+++ Records for processing +++
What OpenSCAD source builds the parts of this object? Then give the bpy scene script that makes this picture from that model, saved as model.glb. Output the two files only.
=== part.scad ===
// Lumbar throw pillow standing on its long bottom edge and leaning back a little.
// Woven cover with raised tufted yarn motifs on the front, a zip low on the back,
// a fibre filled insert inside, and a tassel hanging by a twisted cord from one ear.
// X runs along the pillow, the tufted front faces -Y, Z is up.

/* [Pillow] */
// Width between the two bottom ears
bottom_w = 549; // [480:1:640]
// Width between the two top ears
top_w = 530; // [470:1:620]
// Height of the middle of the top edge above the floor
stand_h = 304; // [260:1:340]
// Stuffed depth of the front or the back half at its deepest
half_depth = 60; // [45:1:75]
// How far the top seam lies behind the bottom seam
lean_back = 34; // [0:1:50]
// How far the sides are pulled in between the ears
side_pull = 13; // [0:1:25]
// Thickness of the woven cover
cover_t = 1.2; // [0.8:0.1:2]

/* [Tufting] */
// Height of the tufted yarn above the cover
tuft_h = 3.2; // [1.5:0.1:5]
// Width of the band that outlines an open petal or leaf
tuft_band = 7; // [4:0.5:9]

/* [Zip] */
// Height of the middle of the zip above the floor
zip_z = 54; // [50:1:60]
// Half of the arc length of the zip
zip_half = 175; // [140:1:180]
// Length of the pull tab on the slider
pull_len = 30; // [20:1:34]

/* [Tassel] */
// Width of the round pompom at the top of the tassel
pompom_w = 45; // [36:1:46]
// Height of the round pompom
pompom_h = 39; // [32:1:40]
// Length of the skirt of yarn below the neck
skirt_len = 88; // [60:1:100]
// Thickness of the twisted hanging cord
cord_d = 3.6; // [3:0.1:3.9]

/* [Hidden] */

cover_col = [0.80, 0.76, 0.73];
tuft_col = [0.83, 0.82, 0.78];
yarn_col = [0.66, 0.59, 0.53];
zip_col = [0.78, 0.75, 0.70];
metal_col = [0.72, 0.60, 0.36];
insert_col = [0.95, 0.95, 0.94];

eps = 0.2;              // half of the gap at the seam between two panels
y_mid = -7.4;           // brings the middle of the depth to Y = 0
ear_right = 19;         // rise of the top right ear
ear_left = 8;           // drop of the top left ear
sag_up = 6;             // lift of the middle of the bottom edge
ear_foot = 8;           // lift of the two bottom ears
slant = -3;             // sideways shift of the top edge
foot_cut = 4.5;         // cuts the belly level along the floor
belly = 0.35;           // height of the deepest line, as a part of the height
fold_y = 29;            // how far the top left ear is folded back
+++
+++ Records for processing +++
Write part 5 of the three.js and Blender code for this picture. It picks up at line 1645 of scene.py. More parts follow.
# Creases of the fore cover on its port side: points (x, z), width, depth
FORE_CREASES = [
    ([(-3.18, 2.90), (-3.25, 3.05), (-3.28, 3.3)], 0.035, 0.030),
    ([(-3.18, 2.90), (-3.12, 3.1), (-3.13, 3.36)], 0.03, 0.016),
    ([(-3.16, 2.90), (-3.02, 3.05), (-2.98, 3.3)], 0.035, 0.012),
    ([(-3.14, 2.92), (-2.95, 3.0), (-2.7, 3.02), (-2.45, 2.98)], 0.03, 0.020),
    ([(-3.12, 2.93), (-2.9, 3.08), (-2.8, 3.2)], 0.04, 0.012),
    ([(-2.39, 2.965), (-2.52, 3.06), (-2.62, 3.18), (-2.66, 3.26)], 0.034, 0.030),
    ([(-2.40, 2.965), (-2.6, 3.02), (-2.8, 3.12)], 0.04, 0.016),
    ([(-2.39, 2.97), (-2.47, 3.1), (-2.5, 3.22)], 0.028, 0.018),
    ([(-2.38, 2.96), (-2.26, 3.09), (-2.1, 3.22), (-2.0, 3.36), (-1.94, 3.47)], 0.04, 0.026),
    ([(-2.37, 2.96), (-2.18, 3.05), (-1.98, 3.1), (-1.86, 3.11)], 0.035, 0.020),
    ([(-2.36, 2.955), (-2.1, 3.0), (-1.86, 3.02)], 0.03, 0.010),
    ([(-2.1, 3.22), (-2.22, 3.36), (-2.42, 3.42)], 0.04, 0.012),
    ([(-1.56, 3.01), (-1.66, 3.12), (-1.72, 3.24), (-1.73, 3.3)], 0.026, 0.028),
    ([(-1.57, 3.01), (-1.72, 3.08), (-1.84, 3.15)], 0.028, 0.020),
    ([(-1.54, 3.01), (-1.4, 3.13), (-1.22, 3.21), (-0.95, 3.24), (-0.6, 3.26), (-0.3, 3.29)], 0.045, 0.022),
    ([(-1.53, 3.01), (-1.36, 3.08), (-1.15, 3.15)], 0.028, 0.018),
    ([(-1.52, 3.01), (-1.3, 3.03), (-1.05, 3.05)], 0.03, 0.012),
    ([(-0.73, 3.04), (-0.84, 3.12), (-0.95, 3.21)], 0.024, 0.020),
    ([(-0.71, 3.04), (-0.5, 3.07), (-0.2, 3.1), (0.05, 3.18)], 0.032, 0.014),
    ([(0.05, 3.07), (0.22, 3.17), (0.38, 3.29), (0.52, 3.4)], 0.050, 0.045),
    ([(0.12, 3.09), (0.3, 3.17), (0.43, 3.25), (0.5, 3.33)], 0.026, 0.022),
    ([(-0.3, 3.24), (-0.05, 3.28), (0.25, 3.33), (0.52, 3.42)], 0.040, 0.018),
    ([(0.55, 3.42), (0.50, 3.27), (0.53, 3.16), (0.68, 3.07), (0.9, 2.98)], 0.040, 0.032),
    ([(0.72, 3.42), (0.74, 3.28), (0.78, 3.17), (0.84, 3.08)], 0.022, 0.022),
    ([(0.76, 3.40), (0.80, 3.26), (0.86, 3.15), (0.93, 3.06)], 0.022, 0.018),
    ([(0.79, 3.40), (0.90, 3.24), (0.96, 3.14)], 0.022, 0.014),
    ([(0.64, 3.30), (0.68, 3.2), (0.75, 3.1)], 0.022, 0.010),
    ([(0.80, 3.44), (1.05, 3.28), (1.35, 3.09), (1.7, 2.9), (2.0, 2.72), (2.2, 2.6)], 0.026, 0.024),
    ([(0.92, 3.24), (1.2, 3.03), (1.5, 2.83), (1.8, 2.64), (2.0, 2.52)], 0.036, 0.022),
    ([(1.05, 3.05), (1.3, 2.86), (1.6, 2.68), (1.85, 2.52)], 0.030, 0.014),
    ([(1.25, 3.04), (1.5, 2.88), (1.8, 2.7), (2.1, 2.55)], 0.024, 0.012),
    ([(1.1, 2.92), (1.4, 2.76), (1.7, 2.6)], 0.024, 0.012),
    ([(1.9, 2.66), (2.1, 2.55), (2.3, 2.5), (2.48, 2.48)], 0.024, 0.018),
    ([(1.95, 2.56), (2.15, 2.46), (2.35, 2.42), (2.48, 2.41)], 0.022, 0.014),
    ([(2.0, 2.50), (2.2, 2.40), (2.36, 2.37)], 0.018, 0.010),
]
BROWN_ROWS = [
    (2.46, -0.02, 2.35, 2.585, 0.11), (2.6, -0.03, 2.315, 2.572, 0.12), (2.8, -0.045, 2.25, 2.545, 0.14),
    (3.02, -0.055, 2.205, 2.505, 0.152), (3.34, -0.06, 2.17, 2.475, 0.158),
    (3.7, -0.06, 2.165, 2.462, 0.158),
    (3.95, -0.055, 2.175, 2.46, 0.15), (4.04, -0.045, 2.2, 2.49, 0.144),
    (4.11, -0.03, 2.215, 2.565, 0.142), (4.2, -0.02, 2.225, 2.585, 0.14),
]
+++
Task description: Starting at the line that holds "What OpenSCAD source", copy each line exactly and stop after the line that holds "tuft_band = 7; // [4:0.5:9]".

Task response:
What OpenSCAD source builds the parts of this object? Then give the bpy scene script that makes this picture from that model, saved as model.glb. Output the two files only.
=== part.scad ===
// Lumbar throw pillow standing on its long bottom edge and leaning back a little.
// Woven cover with raised tufted yarn motifs on the front, a zip low on the back,
// a fibre filled insert inside, and a tassel hanging by a twisted cord from one ear.
// X runs along the pillow, the tufted front faces -Y, Z is up.

/* [Pillow] */
// Width between the two bottom ears
bottom_w = 549; // [480:1:640]
// Width between the two top ears
top_w = 530; // [470:1:620]
// Height of the middle of the top edge above the floor
stand_h = 304; // [260:1:340]
// Stuffed depth of the front or the back half at its deepest
half_depth = 60; // [45:1:75]
// How far the top seam lies behind the bottom seam
lean_back = 34; // [0:1:50]
// How far the sides are pulled in between the ears
side_pull = 13; // [0:1:25]
// Thickness of the woven cover
cover_t = 1.2; // [0.8:0.1:2]

/* [Tufting] */
// Height of the tufted yarn above the cover
tuft_h = 3.2; // [1.5:0.1:5]
// Width of the band that outlines an open petal or leaf
tuft_band = 7; // [4:0.5:9]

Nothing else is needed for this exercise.